After blackout debacles in California, Texas, state tells utilities to bulk up for summer
First the power shortages rolled through California. Then massive blackouts crippled Texas.
Now California regulators are telling the state’s largest electric utilities to bulk up for a potentially difficult summer to prevent another wave of power shortages.
In a major plan unveiled Friday, the California Public Utilities Commission’s staff proposed ordering PG&E Corp. and other big utilities to line up significantly more power supplies for the summer.
If adopted by the commission at its March 25 meeting, the plan would require the utilities to have reserve supplies on hand amounting to 17.5% of forecast demand for electricity, a margin of error designed to reduce the likelihood of rolling blackouts again this summer.
The current buffer is 15%.
This would force the utilities to find extra supplies during the “months of concern,” from May to October. PG&E, for example, would have to find an extra 450 megawatts of capacity, the equivalent of one major power plant.
The proposal doesn’t cover utilities such as SMUD in Sacramento that aren’t regulated by the PUC.
Last August, a heat wave that blanketed the West with 110-degree temperatures left California’s grid without enough power, forcing two nights of rolling blackouts. They were the first blackouts caused by power shortages, as opposed to equipment failures or wildfire dangers, since the 2001 energy crisis.
Since then, the state has scrambled to shore up grid reliability, in some cases prompting accusations from environmentalists that the state was compromising its fight against air pollution and greenhouse gas reductions.
In September, state environmental regulators allowed some heavy-pollution gas-fired plants in Southern California to remain in operation beyond their scheduled retirement dates. And a month ago the Public Utilities Commission voted to give utilities wide latitude in procuring more power for this summer. Environmentalists said this could open the door to more fossil fuel generation.
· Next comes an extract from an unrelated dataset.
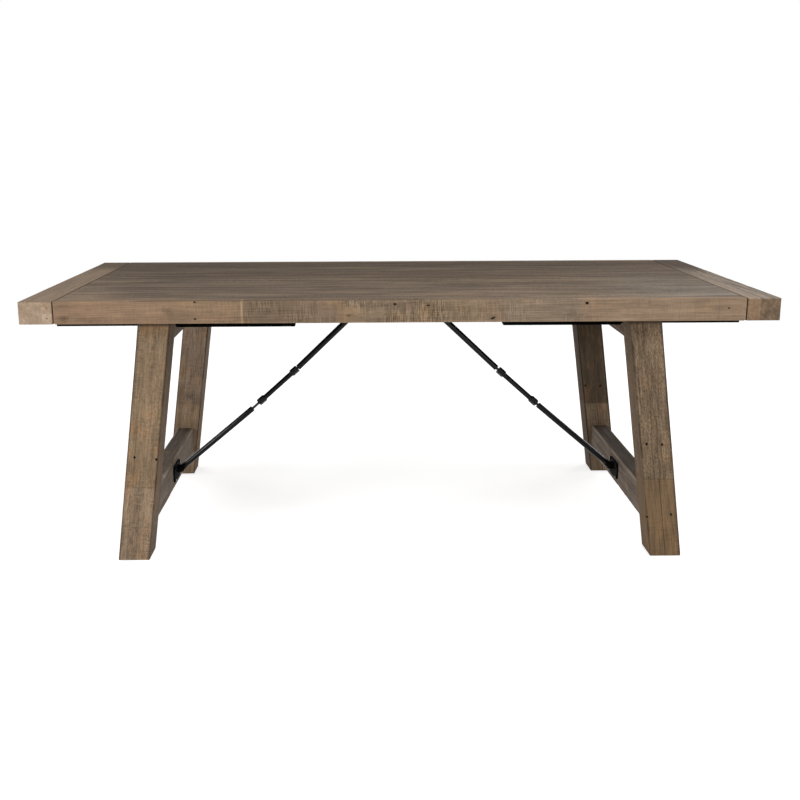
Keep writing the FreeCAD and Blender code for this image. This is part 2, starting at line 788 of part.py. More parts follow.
def main():
    """Build every node and write it to parts/."""
    os.makedirs("parts", exist_ok=True)

    for index in range(plank_count):
        save("plank_" + str(index + 1), plank(index))
    for rank_name, rank in ranks.items():
        save("edge_beam_" + rank_name, mirrored(edge_beam(), rank=rank))
        save("bearer_" + rank_name, mirrored(bearer(), rank=rank))
    save("batten_centre", centre_batten())

    for side_name, side in sides.items():
        save("end_rail_" + side_name, mirrored(end_rail(), side))
        side_batten = batten(rail_reach * side_batten_share, batten_width)
        save("batten_" + side_name, mirrored(side_batten, side))
        save("top_cleat_" + side_name, mirrored(top_cleat(), side))
        save("top_rail_" + side_name, mirrored(top_rail(), side))
        save("stretcher_" + side_name, mirrored(stretcher(), side))
        save("end_cap_" + side_name, mirrored(end_cap(), side))
        save("cap_tongues_" + side_name, *[mirrored(tongue(y), side) for y in tongue_places()])
        for rank_name, rank in ranks.items():
            place = side_name + "_" + rank_name
            save("leg_" + place, mirrored(leg(), side, rank))
            save("runner_" + place, mirrored(runner(), side, rank))
            save("guide_sleeve_" + place, mirrored(guide_sleeve(), side, rank))
        save("runner_stops_" + side_name,
             *[mirrored(runner_stop(), side, rank) for rank in ranks.values()])
        screws = [wood_screw(seat, Vector(0, 0, 1)) for seat in runner_screw_seats()]
        save("runner_screws_" + side_name,
             *[mirrored(screw, side, rank) for screw in screws for rank in ranks.values()])
        save("lower_bracket_" + side_name, mirrored(lower_bracket(), side))
        save("lower_rod_" + side_name, mirrored(lower_rod(side_name), side))
        save("turnbuckle_" + side_name, mirrored(turnbuckle(side_name), side))
        save("upper_rod_" + side_name, mirrored(upper_rod(side_name), side))

    save("foot_glides", *four_corners(foot_glide()))
    blocks = [glide_block(start) for start in block_places]
    save("glide_blocks", *[shape for piece in blocks for shape in four_corners(piece)])
    angles = [glide_bracket(start) for start in block_places]
    save("glide_brackets", *[shape for piece in angles for shape in four_corners(piece)])
    bolts = [block_bolt(start) for start in block_places]
    save("glide_bolts", *[shape for piece in bolts for shape in four_corners(piece)])

    save("centre_bracket", centre_bracket())
    pins = [rod_pin(lower_pin), rod_pin(upper_pin)]
    save("rod_pins", *[mirrored(pin, side) for pin in pins for side in sides.values()])
    bolts = [trestle_bolt(place) for place in trestle_bolt_places()]
    save("trestle_bolts", *[mirrored(bolt, side) for bolt in bolts for side in sides.values()])
    seats = sleeve_screw_seats() + bracket_screw_seats()
    screws = [wood_screw(seat, Vector(0, 0, 1)) for seat in seats]
    save("slide_screws", *[shape for screw in screws for shape in four_corners(screw)])
    screws = [wood_screw(seat, Vector(1, 0, 0)) for seat in tie_plate_screw_seats()]
    wall_screws = [mirrored(screw, side) for screw in screws for side in sides.values()]
    centre_screws = [wood_screw(seat, Vector(0, 0, 1)) for seat in centre_plate_screw_seats()]
    save("bracket_screws", *(wall_screws + centre_screws))


main()
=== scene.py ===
"""Looks of the extending dining table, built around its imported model.

The timbers are modelled as sawn and planed boards with worn arrises, nail holes and
gouges. The tie rods get their threads, turned ends and chamfered hexagons. The steel
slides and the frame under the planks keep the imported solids, with eased edges and their
own finishes. A name that ends in mm holds millimetres, and MM turns them into metres.
"""

import json
import logging
import math
import random
from dataclasses import dataclass, field, replace
from enum import Enum
from typing import Callable, Iterable, Sequence, Union

import bmesh
import bpy
from mathutils import Matrix, Vector, noise

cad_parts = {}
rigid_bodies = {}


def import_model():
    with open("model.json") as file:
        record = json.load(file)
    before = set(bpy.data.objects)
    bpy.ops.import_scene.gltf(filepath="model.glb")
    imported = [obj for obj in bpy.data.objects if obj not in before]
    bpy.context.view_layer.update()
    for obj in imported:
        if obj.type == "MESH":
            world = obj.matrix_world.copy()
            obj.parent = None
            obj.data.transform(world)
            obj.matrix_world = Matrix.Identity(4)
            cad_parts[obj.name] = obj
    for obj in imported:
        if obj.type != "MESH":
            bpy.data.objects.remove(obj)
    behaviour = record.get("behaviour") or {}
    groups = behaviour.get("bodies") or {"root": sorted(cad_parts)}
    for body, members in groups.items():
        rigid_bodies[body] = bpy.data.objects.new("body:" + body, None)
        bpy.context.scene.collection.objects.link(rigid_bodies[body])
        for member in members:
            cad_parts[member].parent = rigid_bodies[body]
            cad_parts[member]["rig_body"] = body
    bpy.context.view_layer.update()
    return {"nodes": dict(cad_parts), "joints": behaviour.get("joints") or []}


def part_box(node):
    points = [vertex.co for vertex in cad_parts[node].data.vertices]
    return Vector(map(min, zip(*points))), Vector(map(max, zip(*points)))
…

California’s crusade to avoid more blackouts took on greater urgency after a winter storm last month plunged much of Texas into darkness.
Texas’ crisis was largely caused by a deregulation scheme that requires far less planning and preparation than California demands. Still, experts said California should take Texas’ woes to heart and gear up for a hot, difficult summer.
There’s no mention of the Texas debacle in the proposal released Friday.